— Start DATASET EXTRACT —
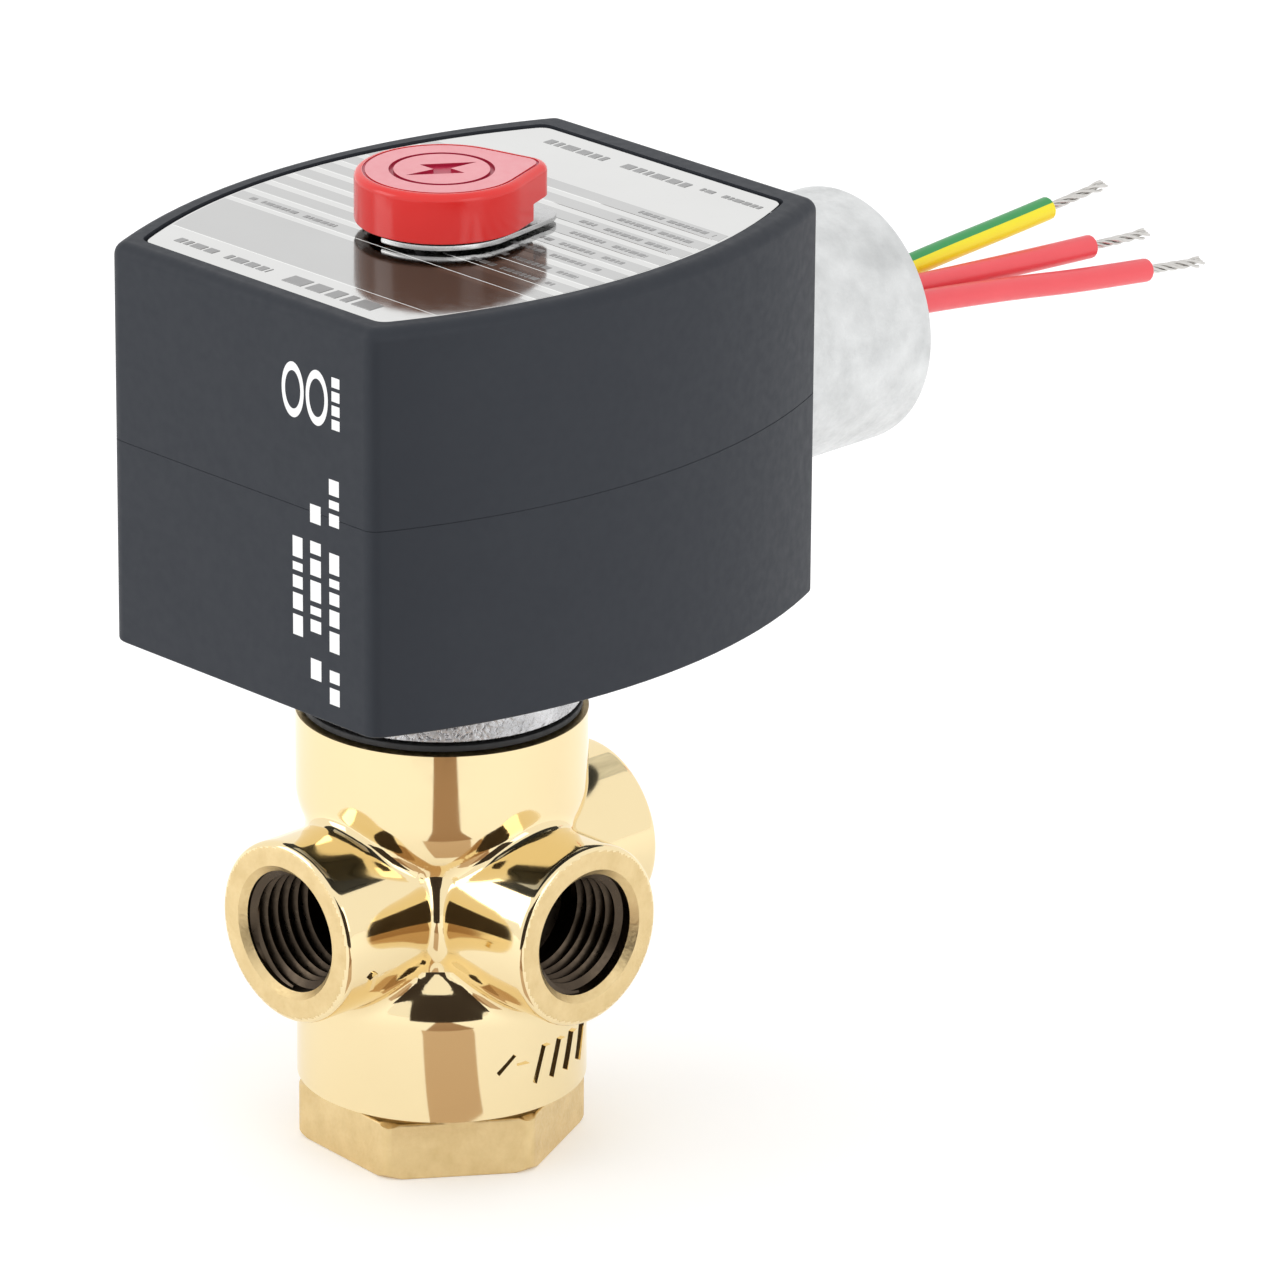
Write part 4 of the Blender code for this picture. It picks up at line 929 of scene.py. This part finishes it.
seal = spun(eased([(0, SEAL_Y), (SEAL_RADIUS, SEAL_Y, 0.5), (SEAL_RADIUS, 30.3, 0.3), (0, 30.3)], 0))
grommet = linked("lead_grommet", aimed(seal, HUB_AXIS, HUB_CENTRE))
done(grommet, "solenoid", rubber, "lead_seal", slot="black_rubber")


# ---------------------------------------------------------------- nameplate
# A thin aluminium label let into the housing's top, bright enough to mirror the cap, with grey bands
# and rows of plain dashes printed on it.

aluminium = textured("label_metal", (0.71, 0.71, 0.70), (0.67, 0.67, 0.66), 1, (0.06, 0.1), 700, 0.01)
grey_print = textured("label_grey", (0.54, 0.54, 0.535), (0.50, 0.50, 0.495), 1, (0.07, 0.12), 700, 0.01)
dark_print = textured("label_dark", (0.32, 0.32, 0.32), (0.27, 0.27, 0.27), 0.8, (0.28, 0.34), 700, 0.02)
LABEL_TOP = 101.2
label_shape = nameplate_shape(0, 100.7, LABEL_TOP)
soften(label_shape, level_edges(label_shape, LABEL_TOP), 0.12, 2)
stud_hole = spun([(0, 100), (5.1, 100), (5.1, 102), (0, 102)])
label = worked(linked("label_plate", label_shape), ("DIFFERENCE", stud_hole))
done(label, "solenoid", aluminium, "nameplate", slot="label")
BAND_START, BAND_STEP, BAND_WIDTH = -8.6, 3.3, 2.1
bands = [box((-30, -19.4, LABEL_TOP - 0.1), (30, -9.6, LABEL_TOP + 0.02))]
for i in range(9):
    low = BAND_START + BAND_STEP * i
    bands.append(box((-30, low, LABEL_TOP - 0.1), (30, low + BAND_WIDTH, LABEL_TOP + 0.02)))
bands = worked(
    linked("label_bands", gathered(bands)),
    ("INTERSECT", nameplate_shape(-0.3, 100, 102)),
    ("DIFFERENCE", spun([(0, 100), (5.4, 100), (5.4, 102), (0, 102)])),
)
done(bands, "solenoid", grey_print)


def dashes(rows, low, high):
    """Rows of plain dashes. A row is (first x, last x, y, height, seed)."""
    shapes = []
    for first, last, y, tall, seed in rows:
        x, step = first, 0
        while x < last:
            long = tall * (0.5 + 0.3 * ((step * 7 + seed * 5) % 4))
            if (step * 5 + seed) % 7:
                shapes.append(box((x, y - tall / 2, low), (min(x + long, last), y + tall / 2, high)))
            x += long + tall * 0.35
            step += 1
    return gathered(shapes)


rows = [(-16, -2, -22.2, 1.2, 1), (1, 17, -22.3, 2.0, 3)]
rows += [(-21, -8, -7.55, 0.7, 2), (9, 20, 28.9, 0.8, 4), (-14, 8, 28.6, 1.3, 5)]
rows += [(8 + i % 3, 21, -7.5 + BAND_STEP * i, 0.7, i) for i in range(1, 9)]
done(linked("label_print", dashes(rows, LABEL_TOP - 0.05, LABEL_TOP + 0.04)), "solenoid", dark_print)


# ---------------------------------------------------------------- retaining clip
# A horseshoe of spring steel in the stud's groove. Its tongue shows under the cap's corner, to pull it
# by.

CAP_TURN = math.radians(62)


def teardrop(big, small, reach, count=64):
    """The outline round a large disc at the origin and a small one that makes its corner."""
    away = reach - small
    lean = math.acos((big - small) / away)
    points = []
    for i in range(count + 1):
        angle = CAP_TURN + lean + (2 * math.pi - 2 * lean) * i / count
        points.append((big * math.cos(angle), big * math.sin(angle)))
    for i in range(17):
        angle = CAP_TURN - lean + 2 * lean * i / 16
        x, y = away * math.cos(CAP_TURN), away * math.sin(CAP_TURN)
        points.append((x + small * math.cos(angle), y + small * math.sin(angle)))
    return points


CLIP_BOTTOM, CLIP_TOP = 101.5, 102.1
clip_shape = slab(teardrop(8.4, 2.6, 12.2), CLIP_BOTTOM, CLIP_TOP)
soften(clip_shape, level_edges(clip_shape, CLIP_BOTTOM) + level_edges(clip_shape, CLIP_TOP), 0.15, 2)
mouth = box((-17, -3.8, 101), (0, 3.8, 103))
bmesh.ops.rotate(mouth, cent=(0, 0, 0), matrix=Matrix.Rotation(CAP_TURN, 3, "Z"), verts=mouth.verts)
clip = worked(
    linked("spring_clip", clip_shape),
    ("DIFFERENCE", spun([(0, 101), (3.8, 101), (3.8, 103), (0, 103)])),
    ("DIFFERENCE", mouth),
)
done(clip, "clip", steel, "retaining_clip", slot="stainless")


# ---------------------------------------------------------------- retaining cap
# A red polycarbonate cap pushed over the stud. It is hollow below, its corner is undercut for a
# screwdriver, and a plain flash in a ring is sunk into its top.


def painted_reflection_colour(finish, colour):
    """Paints a material another colour only where another piece mirrors it: a painted reflection."""
    nodes, links = finish.node_tree.nodes, finish.node_tree.links
    base_colour = nodes["Principled BSDF"].inputs["Base Color"]
    mix = nodes.new("ShaderNodeMix")
    mix.data_type = "RGBA"
    mix.inputs["B"].default_value = (*colour, 1)
    links.new(base_colour.links[0].from_socket, mix.inputs["A"])
    links.new(nodes.new("ShaderNodeLightPath").outputs["Is Glossy Ray"], mix.inputs["Factor"])
    links.new(mix.outputs["Result"], base_colour)


red = textured("red_plastic", (0.72, 0.022, 0.018), (0.66, 0.018, 0.015), 0, (0.16, 0.22), 500, 0.04)
# The cap shows dark brown where the nameplate mirrors it: a painted reflection colour, not the cap's own.
painted_reflection_colour(red, (0.13, 0.05, 0.025))
CAP_BOTTOM, CAP_TOP = 102.4, 107.7
cap_shape = slab(teardrop(9.1, 2.6, 11.2), CAP_BOTTOM, CAP_TOP)
soften(cap_shape, level_edges(cap_shape, CAP_TOP), 0.8, 5)
soften(cap_shape, level_edges(cap_shape, CAP_BOTTOM), 0.2, 2)
cap = linked("push_cap", cap_shape)
hollow = spun([(7.7, 106.2), (7.7, 101), (6, 101), (6, 106.2)])
socket = spun([(0, 106.2), (4.6, 106.2), (4.6, 101), (0, 101)])
notch = box((8.8, -9.1, 101), (22, 9.1, 104.3))
bmesh.ops.rotate(notch, cent=(0, 0, 0), matrix=Matrix.Rotation(CAP_TURN, 3, "Z"), verts=notch.verts)
ring_mark = spun([(5.0, CAP_TOP - 0.3), (5.5, CAP_TOP - 0.3), (5.5, 109), (5.0, 109)])
FLASH = [(0.8, 4.2), (-2.6, -0.7), (-0.5, -0.7), (-1.0, -4.2), (2.6, 0.8), (0.5, 0.8)]
flash = slab(FLASH, CAP_TOP - 0.3, 109)
border = worked(
    linked("border", slab(teardrop(8.25, 2.0, 10.35), CAP_TOP - 0.12, 109)),
    ("DIFFERENCE", slab(teardrop(7.95, 1.7, 10.05), CAP_TOP - 1, 110)),
)
worked(cap, ("DIFFERENCE", hollow), ("DIFFERENCE", socket), ("DIFFERENCE", notch))
worked(cap, ("DIFFERENCE", ring_mark), ("DIFFERENCE", flash), ("DIFFERENCE", border))
done(cap, "cap", red, "retaining_cap", slot="red_plastic", sharp=40)
# The flat top is painted a pale pink: painted sheen of the sky on it. Its frosted grain is real and shows in
# the rougher finish.
frosted_sheen = textured("frosted_sheen_red", (0.76, 0.30, 0.33), (0.70, 0.24, 0.27), 0, (0.3, 0.45), 900, 0.1)
# The sunk ring, flash and border are painted a darker red: painted shade in these shallow marks.
sunk = textured("sunk_shade_red", (0.42, 0.009, 0.047), (0.37, 0.007, 0.04), 0, (0.32, 0.38), 900, 0.05)
cap.data.materials.append(frosted_sheen)
cap.data.materials.append(sunk)
FROSTED_SHEEN_FACES, SUNK_SHADE_FACES = 1, 2
for face in cap.data.polygons:
    level = face.center.z / MM
    if face.normal.z > 0.999 and level > CAP_TOP - 0.01:
        face.material_index = FROSTED_SHEEN_FACES
    # Faces of the sunk marks take the darker red of painted shade.
    elif level > CAP_TOP - 0.4 and max(abs(face.normal.x), abs(face.normal.y), face.normal.z) > 0.5:
        if level < CAP_TOP - 0.05 and (face.normal.z > 0.999 or math.hypot(*face.center.xy) < 7 * MM):
            face.material_index = SUNK_SHADE_FACES


# ---------------------------------------------------------------- inner pieces
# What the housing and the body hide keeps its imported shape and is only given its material: stainless
# core and tube, copper winding, nylon bobbin, rubber discs and springs.

copper = textured("copper", (0.72, 0.33, 0.18), (0.6, 0.25, 0.12), 1, (0.25, 0.4), 900, 0.2)
nylon = textured("nylon", (0.62, 0.6, 0.54), (0.55, 0.53, 0.47), 0, (0.45, 0.6), 500, 0.1)
tape = textured("coil_tape", (0.7, 0.52, 0.1), (0.62, 0.45, 0.07), 0, (0.35, 0.5), 300, 0.1)
INSIDE = {
    steel: ("core_tube", "core", "disc_spring", "push_pin", "yoke_strap", "lower_sleeve", "upper_sleeve"),
    copper: ("shading_ring", "winding"),
    nylon: ("core_guide", "bobbin"),
    rubber: ("end_cap_gasket", "core_disc", "lower_disc"),
    machined: ("disc_holder", "ground_terminal"),
    tape: ("winding_tape",),
    zinc_plate: ("ground_screw",),
    pvc_yellow: ("tail_ground",),
    pvc_red: ("tail_coil_1", "tail_coil_2"),
}
for finish, names in INSIDE.items():
    for name in names:
        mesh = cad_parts[name].data
        mesh.materials.clear()
        mesh.materials.append(finish)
— End DATASET EXTRACT —
(TASK DIRECTIONS) Reproduce, please, the lines of the material from its first line down to the line containing "# and rows of plain dashes printed on it.", keeping both ends and nothing beyond them.

(OUTPUT BELOW)
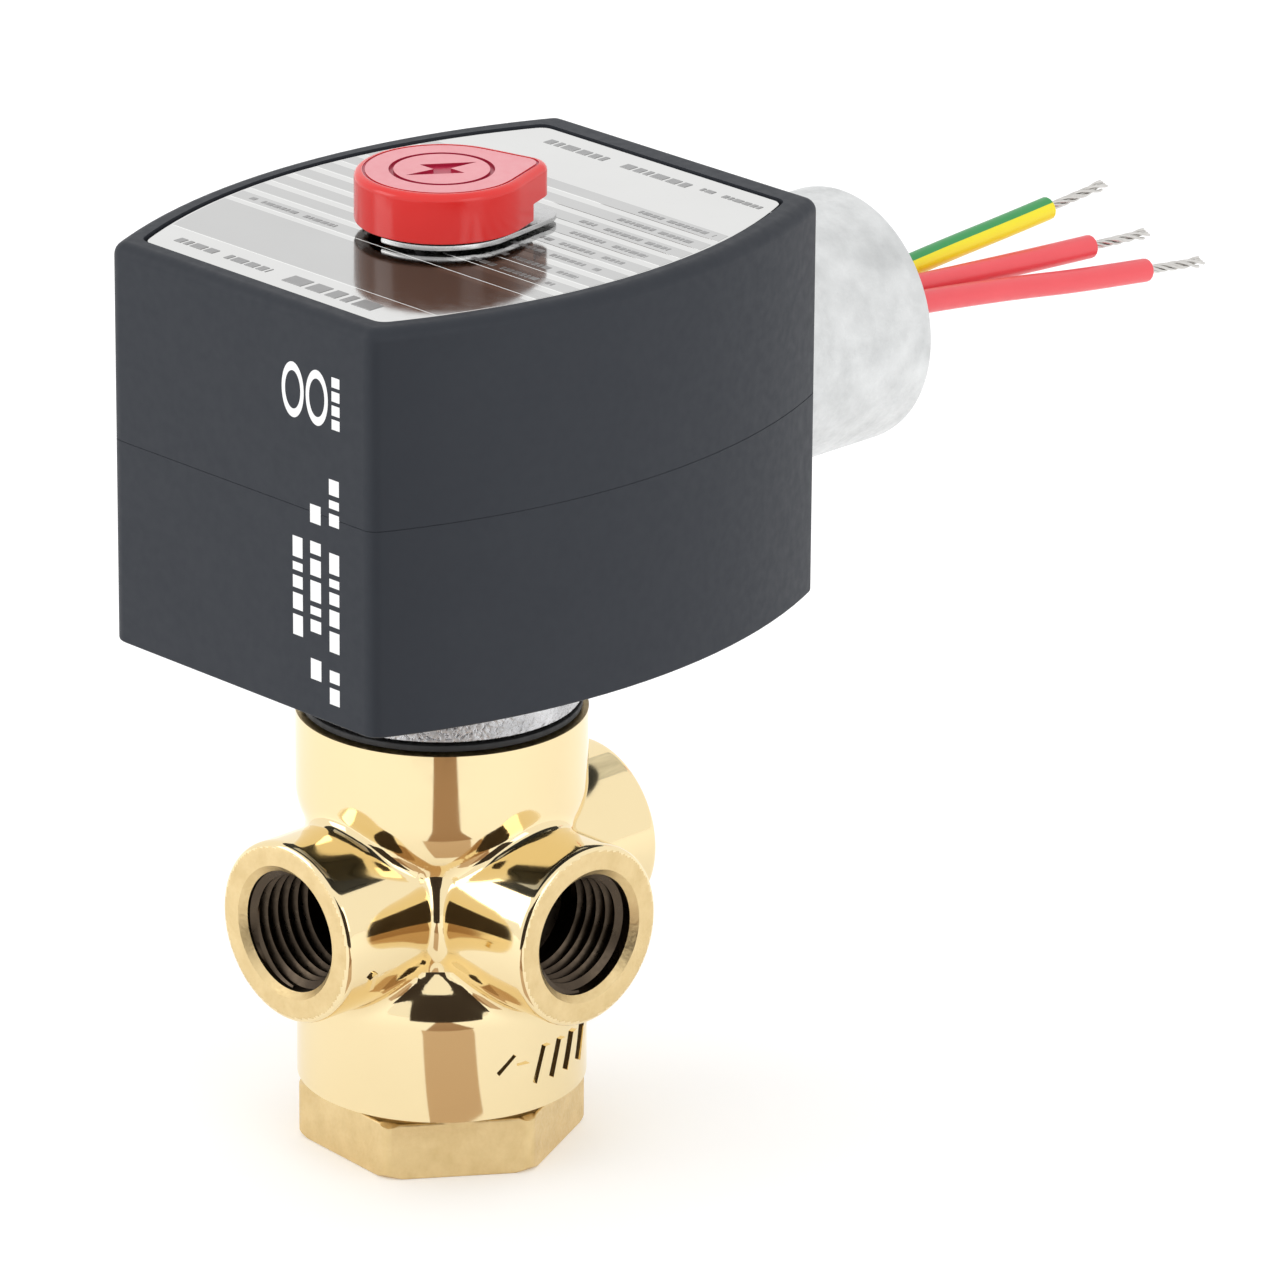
Write part 4 of the Blender code for this picture. It picks up at line 929 of scene.py. This part finishes it.
seal = spun(eased([(0, SEAL_Y), (SEAL_RADIUS, SEAL_Y, 0.5), (SEAL_RADIUS, 30.3, 0.3), (0, 30.3)], 0))
grommet = linked("lead_grommet", aimed(seal, HUB_AXIS, HUB_CENTRE))
done(grommet, "solenoid", rubber, "lead_seal", slot="black_rubber")


# ---------------------------------------------------------------- nameplate
# A thin aluminium label let into the housing's top, bright enough to mirror the cap, with grey bands
# and rows of plain dashes printed on it.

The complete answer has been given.